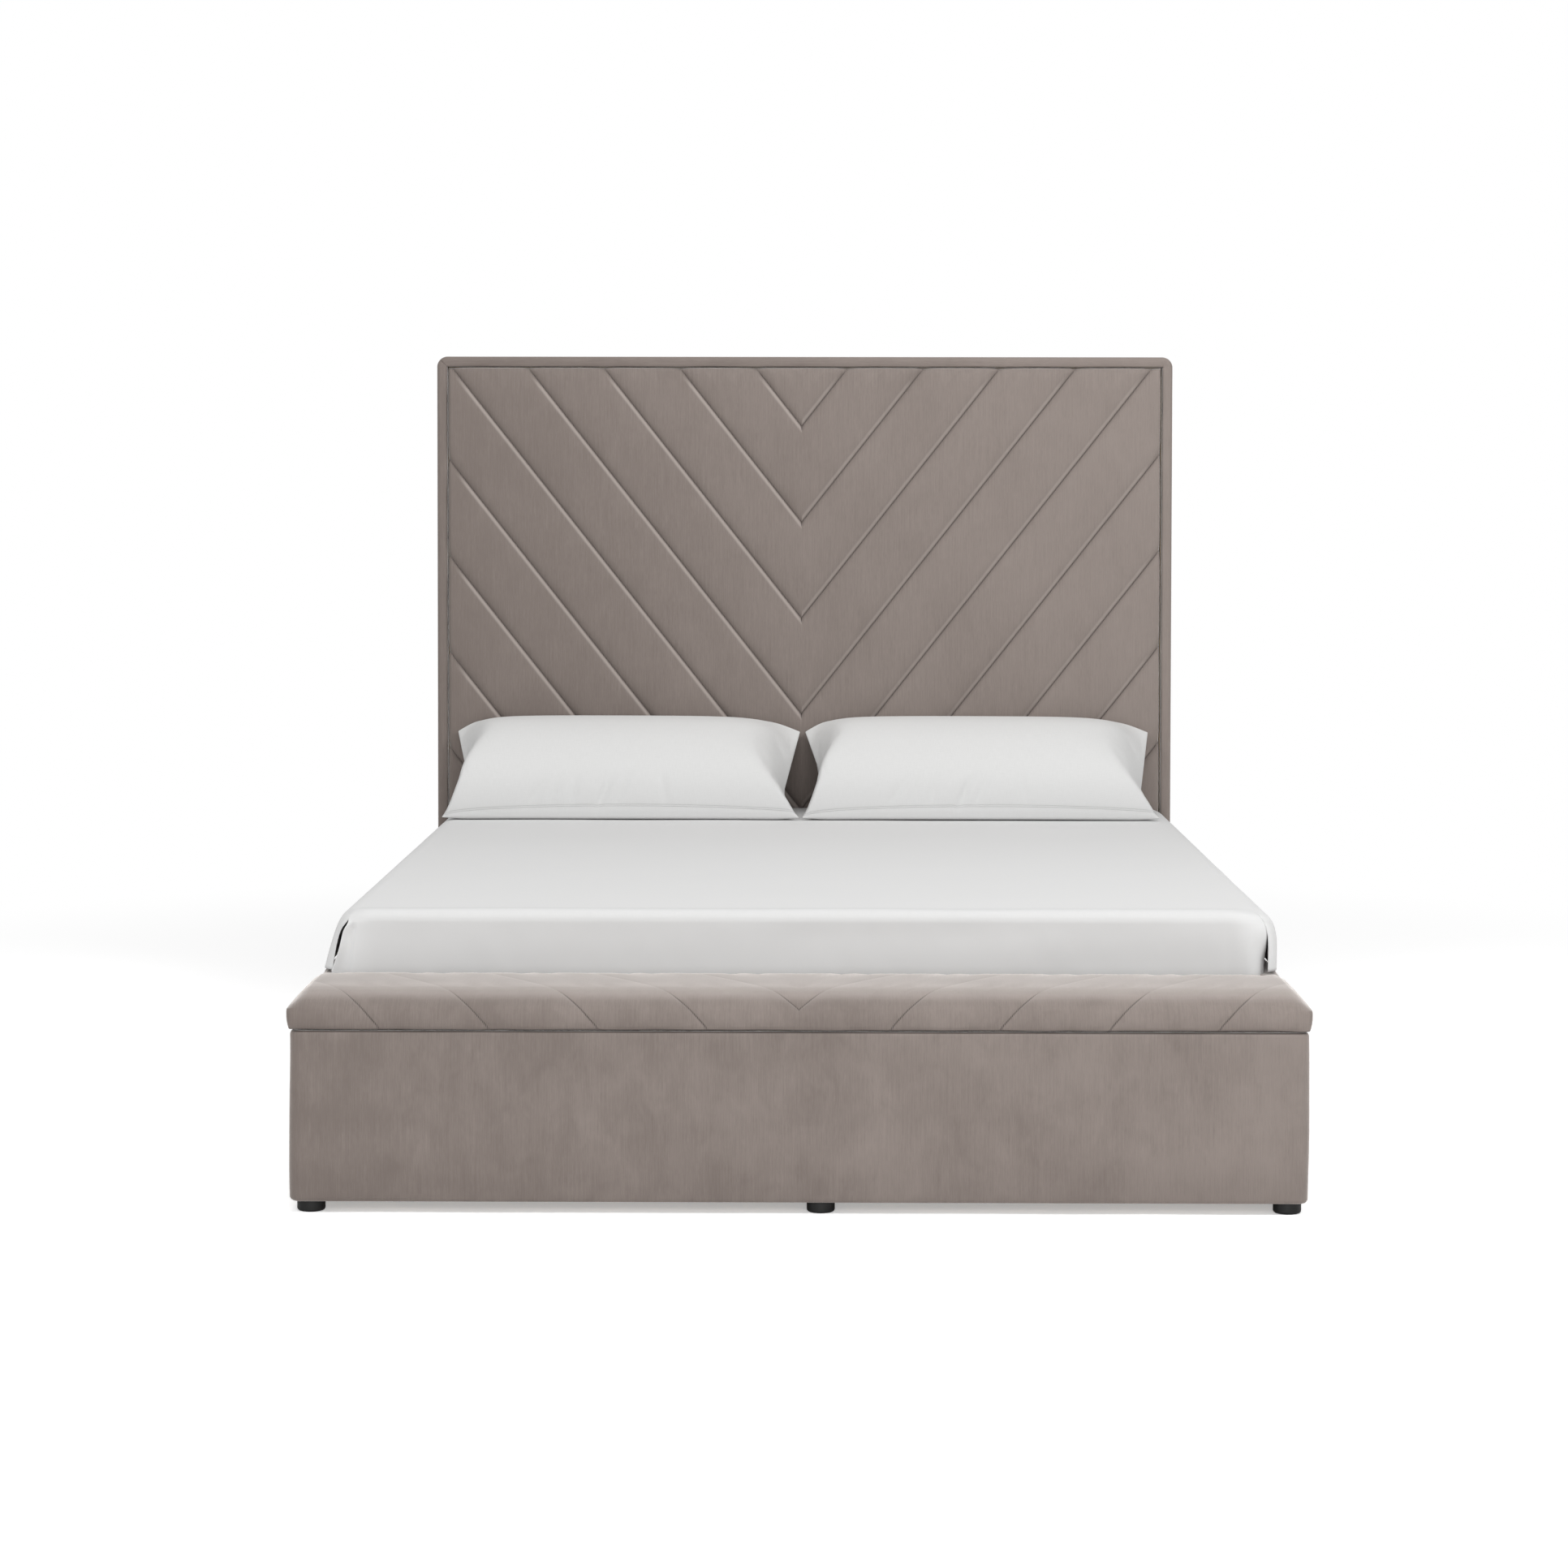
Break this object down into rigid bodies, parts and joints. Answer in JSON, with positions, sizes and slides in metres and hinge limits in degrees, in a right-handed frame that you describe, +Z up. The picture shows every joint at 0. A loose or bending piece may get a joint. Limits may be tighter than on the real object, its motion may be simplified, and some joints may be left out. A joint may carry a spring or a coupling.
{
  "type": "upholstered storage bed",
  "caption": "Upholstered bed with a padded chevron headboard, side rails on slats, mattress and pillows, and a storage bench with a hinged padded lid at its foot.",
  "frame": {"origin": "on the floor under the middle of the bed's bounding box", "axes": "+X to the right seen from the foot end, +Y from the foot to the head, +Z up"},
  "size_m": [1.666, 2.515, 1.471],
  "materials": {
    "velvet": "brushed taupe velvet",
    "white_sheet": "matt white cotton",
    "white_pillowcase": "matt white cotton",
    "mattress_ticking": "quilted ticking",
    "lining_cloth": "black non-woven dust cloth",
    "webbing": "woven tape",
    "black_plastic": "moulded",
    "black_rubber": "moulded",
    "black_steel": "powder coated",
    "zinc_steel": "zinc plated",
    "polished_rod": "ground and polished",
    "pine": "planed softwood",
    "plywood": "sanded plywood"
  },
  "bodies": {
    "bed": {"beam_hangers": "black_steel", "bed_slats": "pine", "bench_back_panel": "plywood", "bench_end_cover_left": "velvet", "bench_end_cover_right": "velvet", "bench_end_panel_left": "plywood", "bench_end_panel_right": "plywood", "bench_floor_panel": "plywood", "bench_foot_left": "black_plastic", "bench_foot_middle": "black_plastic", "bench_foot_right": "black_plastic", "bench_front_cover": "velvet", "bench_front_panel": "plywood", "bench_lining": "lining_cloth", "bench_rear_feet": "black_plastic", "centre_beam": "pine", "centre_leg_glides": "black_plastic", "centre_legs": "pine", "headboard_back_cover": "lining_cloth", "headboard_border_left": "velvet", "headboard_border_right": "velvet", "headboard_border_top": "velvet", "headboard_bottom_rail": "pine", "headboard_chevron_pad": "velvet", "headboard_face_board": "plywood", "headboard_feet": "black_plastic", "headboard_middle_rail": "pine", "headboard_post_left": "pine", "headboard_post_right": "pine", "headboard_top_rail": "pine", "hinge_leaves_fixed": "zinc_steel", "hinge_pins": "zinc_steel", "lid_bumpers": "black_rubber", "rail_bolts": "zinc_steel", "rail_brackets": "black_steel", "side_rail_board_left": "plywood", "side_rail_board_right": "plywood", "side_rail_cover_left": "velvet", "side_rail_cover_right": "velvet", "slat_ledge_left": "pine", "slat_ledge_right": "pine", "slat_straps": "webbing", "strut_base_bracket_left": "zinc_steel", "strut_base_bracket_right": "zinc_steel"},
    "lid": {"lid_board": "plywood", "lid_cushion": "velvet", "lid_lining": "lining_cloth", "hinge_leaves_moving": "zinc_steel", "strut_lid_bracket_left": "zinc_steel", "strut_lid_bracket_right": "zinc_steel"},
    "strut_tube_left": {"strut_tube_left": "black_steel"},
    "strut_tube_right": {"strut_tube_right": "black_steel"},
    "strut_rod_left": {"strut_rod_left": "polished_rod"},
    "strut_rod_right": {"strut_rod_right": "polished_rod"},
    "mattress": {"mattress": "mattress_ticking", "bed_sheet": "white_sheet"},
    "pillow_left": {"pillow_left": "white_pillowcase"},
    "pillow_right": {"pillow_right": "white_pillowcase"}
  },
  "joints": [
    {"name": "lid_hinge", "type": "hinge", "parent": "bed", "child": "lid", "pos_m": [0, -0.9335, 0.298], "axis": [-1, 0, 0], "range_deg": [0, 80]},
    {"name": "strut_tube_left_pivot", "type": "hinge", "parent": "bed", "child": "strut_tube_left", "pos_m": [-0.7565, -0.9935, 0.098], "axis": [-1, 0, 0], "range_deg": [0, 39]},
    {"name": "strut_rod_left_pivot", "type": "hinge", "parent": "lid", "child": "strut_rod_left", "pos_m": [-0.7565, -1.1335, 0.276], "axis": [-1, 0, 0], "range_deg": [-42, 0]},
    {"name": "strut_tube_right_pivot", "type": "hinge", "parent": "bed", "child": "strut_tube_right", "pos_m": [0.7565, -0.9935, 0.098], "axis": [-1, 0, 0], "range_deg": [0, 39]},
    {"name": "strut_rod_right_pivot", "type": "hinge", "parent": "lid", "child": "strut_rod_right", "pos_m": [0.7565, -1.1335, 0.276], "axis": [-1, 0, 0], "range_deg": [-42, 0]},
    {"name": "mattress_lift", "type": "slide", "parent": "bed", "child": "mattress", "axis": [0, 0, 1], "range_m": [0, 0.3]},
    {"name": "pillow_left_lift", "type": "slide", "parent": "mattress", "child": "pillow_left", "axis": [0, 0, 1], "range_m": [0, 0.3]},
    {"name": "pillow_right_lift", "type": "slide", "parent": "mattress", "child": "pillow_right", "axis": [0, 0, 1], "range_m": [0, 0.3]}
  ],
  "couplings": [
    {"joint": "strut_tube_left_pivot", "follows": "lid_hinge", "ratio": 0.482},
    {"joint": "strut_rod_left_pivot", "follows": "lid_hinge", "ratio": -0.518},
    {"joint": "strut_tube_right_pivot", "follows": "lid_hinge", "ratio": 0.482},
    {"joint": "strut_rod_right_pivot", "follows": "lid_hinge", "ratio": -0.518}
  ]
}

YOUR TASK:
Reproduce all data above, unchanged.

THE SOLUTION:
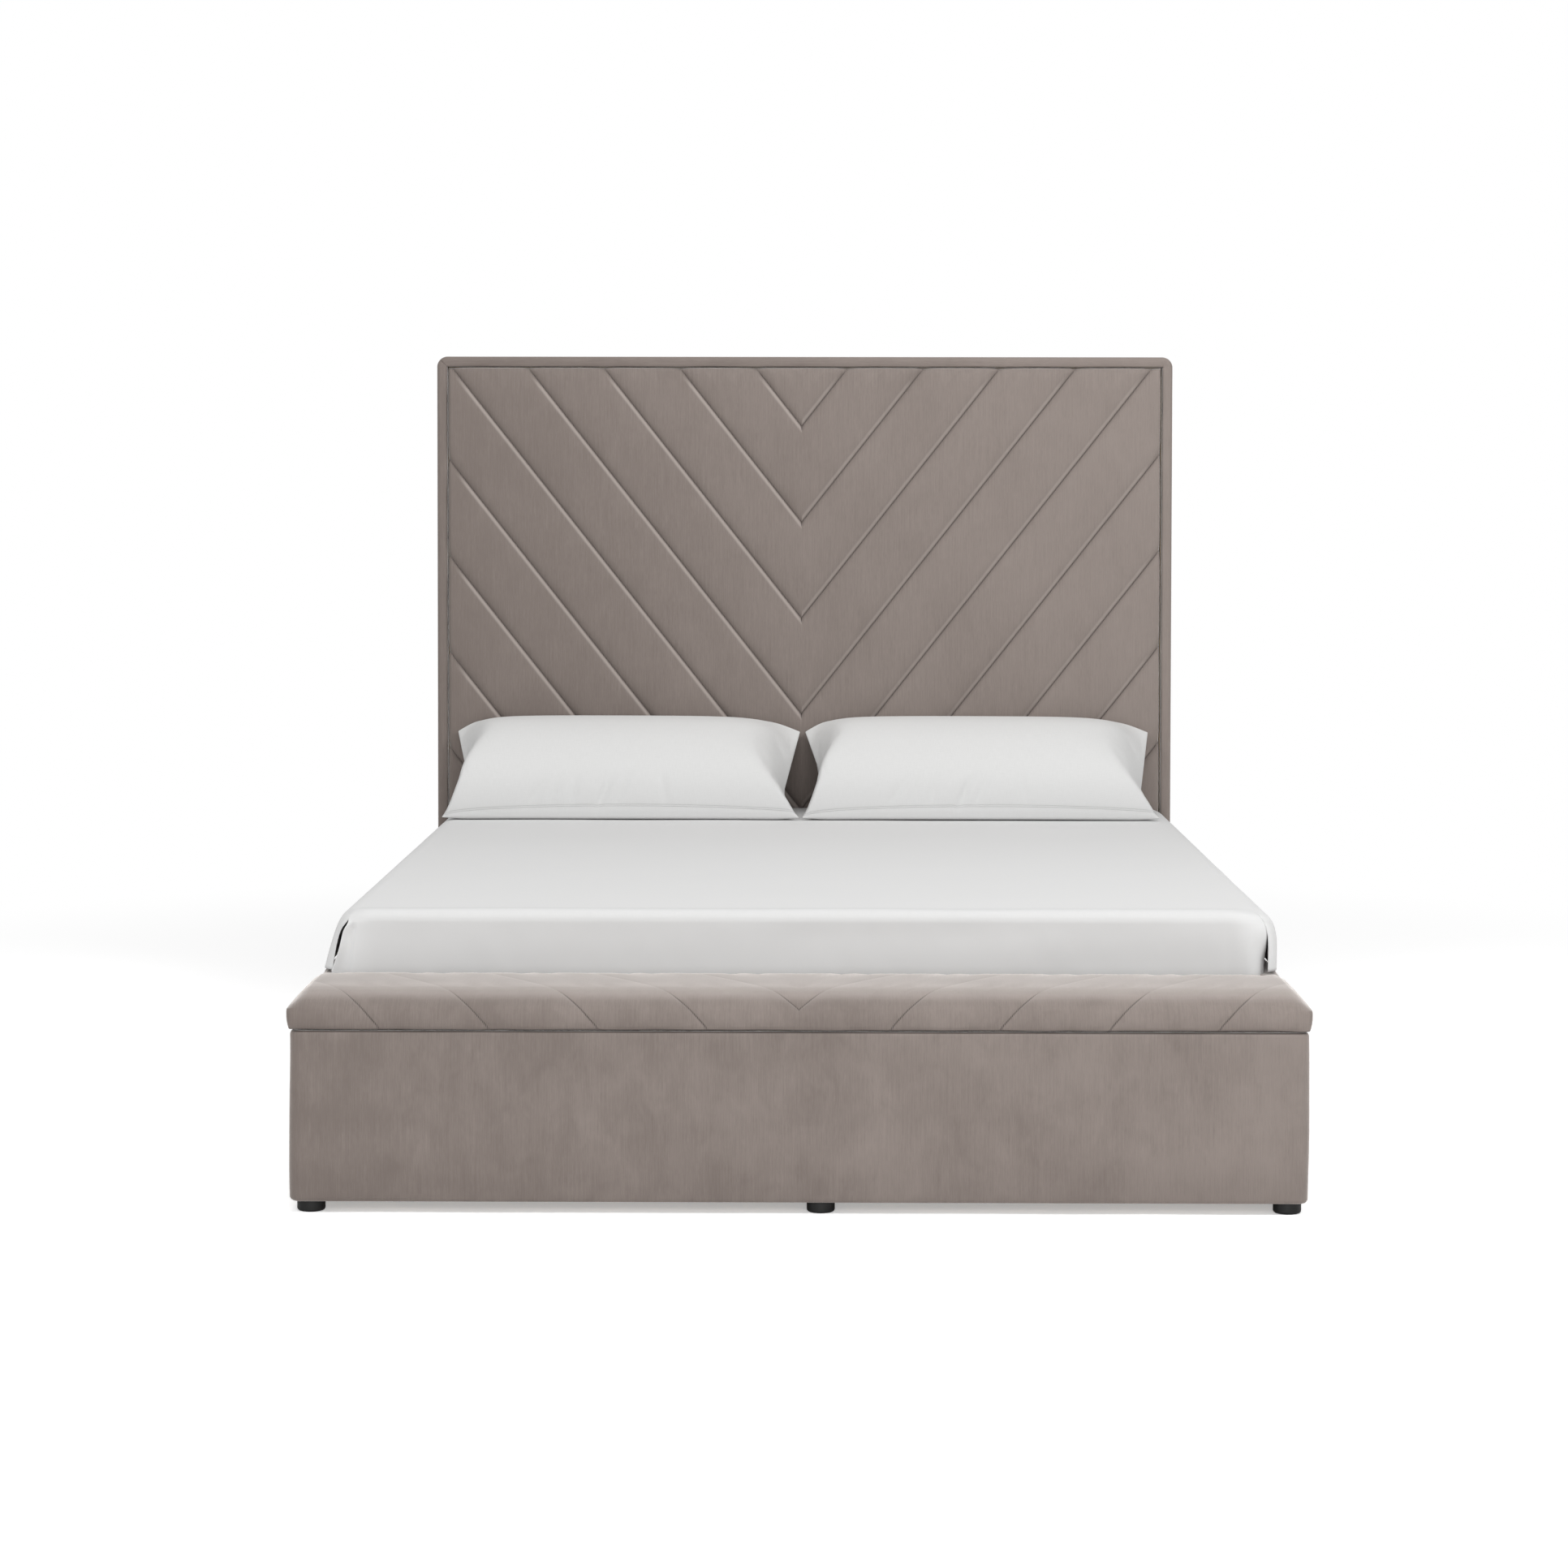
Break this object down into rigid bodies, parts and joints. Answer in JSON, with positions, sizes and slides in metres and hinge limits in degrees, in a right-handed frame that you describe, +Z up. The picture shows every joint at 0. A loose or bending piece may get a joint. Limits may be tighter than on the real object, its motion may be simplified, and some joints may be left out. A joint may carry a spring or a coupling.
{
  "type": "upholstered storage bed",
  "caption": "Upholstered bed with a padded chevron headboard, side rails on slats, mattress and pillows, and a storage bench with a hinged padded lid at its foot.",
  "frame": {"origin": "on the floor under the middle of the bed's bounding box", "axes": "+X to the right seen from the foot end, +Y from the foot to the head, +Z up"},
  "size_m": [1.666, 2.515, 1.471],
  "materials": {
    "velvet": "brushed taupe velvet",
    "white_sheet": "matt white cotton",
    "white_pillowcase": "matt white cotton",
    "mattress_ticking": "quilted ticking",
    "lining_cloth": "black non-woven dust cloth",
    "webbing": "woven tape",
    "black_plastic": "moulded",
    "black_rubber": "moulded",
    "black_steel": "powder coated",
    "zinc_steel": "zinc plated",
    "polished_rod": "ground and polished",
    "pine": "planed softwood",
    "plywood": "sanded plywood"
  },
  "bodies": {
    "bed": {"beam_hangers": "black_steel", "bed_slats": "pine", "bench_back_panel": "plywood", "bench_end_cover_left": "velvet", "bench_end_cover_right": "velvet", "bench_end_panel_left": "plywood", "bench_end_panel_right": "plywood", "bench_floor_panel": "plywood", "bench_foot_left": "black_plastic", "bench_foot_middle": "black_plastic", "bench_foot_right": "black_plastic", "bench_front_cover": "velvet", "bench_front_panel": "plywood", "bench_lining": "lining_cloth", "bench_rear_feet": "black_plastic", "centre_beam": "pine", "centre_leg_glides": "black_plastic", "centre_legs": "pine", "headboard_back_cover": "lining_cloth", "headboard_border_left": "velvet", "headboard_border_right": "velvet", "headboard_border_top": "velvet", "headboard_bottom_rail": "pine", "headboard_chevron_pad": "velvet", "headboard_face_board": "plywood", "headboard_feet": "black_plastic", "headboard_middle_rail": "pine", "headboard_post_left": "pine", "headboard_post_right": "pine", "headboard_top_rail": "pine", "hinge_leaves_fixed": "zinc_steel", "hinge_pins": "zinc_steel", "lid_bumpers": "black_rubber", "rail_bolts": "zinc_steel", "rail_brackets": "black_steel", "side_rail_board_left": "plywood", "side_rail_board_right": "plywood", "side_rail_cover_left": "velvet", "side_rail_cover_right": "velvet", "slat_ledge_left": "pine", "slat_ledge_right": "pine", "slat_straps": "webbing", "strut_base_bracket_left": "zinc_steel", "strut_base_bracket_right": "zinc_steel"},
    "lid": {"lid_board": "plywood", "lid_cushion": "velvet", "lid_lining": "lining_cloth", "hinge_leaves_moving": "zinc_steel", "strut_lid_bracket_left": "zinc_steel", "strut_lid_bracket_right": "zinc_steel"},
    "strut_tube_left": {"strut_tube_left": "black_steel"},
    "strut_tube_right": {"strut_tube_right": "black_steel"},
    "strut_rod_left": {"strut_rod_left": "polished_rod"},
    "strut_rod_right": {"strut_rod_right": "polished_rod"},
    "mattress": {"mattress": "mattress_ticking", "bed_sheet": "white_sheet"},
    "pillow_left": {"pillow_left": "white_pillowcase"},
    "pillow_right": {"pillow_right": "white_pillowcase"}
  },
  "joints": [
    {"name": "lid_hinge", "type": "hinge", "parent": "bed", "child": "lid", "pos_m": [0, -0.9335, 0.298], "axis": [-1, 0, 0], "range_deg": [0, 80]},
    {"name": "strut_tube_left_pivot", "type": "hinge", "parent": "bed", "child": "strut_tube_left", "pos_m": [-0.7565, -0.9935, 0.098], "axis": [-1, 0, 0], "range_deg": [0, 39]},
    {"name": "strut_rod_left_pivot", "type": "hinge", "parent": "lid", "child": "strut_rod_left", "pos_m": [-0.7565, -1.1335, 0.276], "axis": [-1, 0, 0], "range_deg": [-42, 0]},
    {"name": "strut_tube_right_pivot", "type": "hinge", "parent": "bed", "child": "strut_tube_right", "pos_m": [0.7565, -0.9935, 0.098], "axis": [-1, 0, 0], "range_deg": [0, 39]},
    {"name": "strut_rod_right_pivot", "type": "hinge", "parent": "lid", "child": "strut_rod_right", "pos_m": [0.7565, -1.1335, 0.276], "axis": [-1, 0, 0], "range_deg": [-42, 0]},
    {"name": "mattress_lift", "type": "slide", "parent": "bed", "child": "mattress", "axis": [0, 0, 1], "range_m": [0, 0.3]},
    {"name": "pillow_left_lift", "type": "slide", "parent": "mattress", "child": "pillow_left", "axis": [0, 0, 1], "range_m": [0, 0.3]},
    {"name": "pillow_right_lift", "type": "slide", "parent": "mattress", "child": "pillow_right", "axis": [0, 0, 1], "range_m": [0, 0.3]}
  ],
  "couplings": [
    {"joint": "strut_tube_left_pivot", "follows": "lid_hinge", "ratio": 0.482},
    {"joint": "strut_rod_left_pivot", "follows": "lid_hinge", "ratio": -0.518},
    {"joint": "strut_tube_right_pivot", "follows": "lid_hinge", "ratio": 0.482},
    {"joint": "strut_rod_right_pivot", "follows": "lid_hinge", "ratio": -0.518}
  ]
}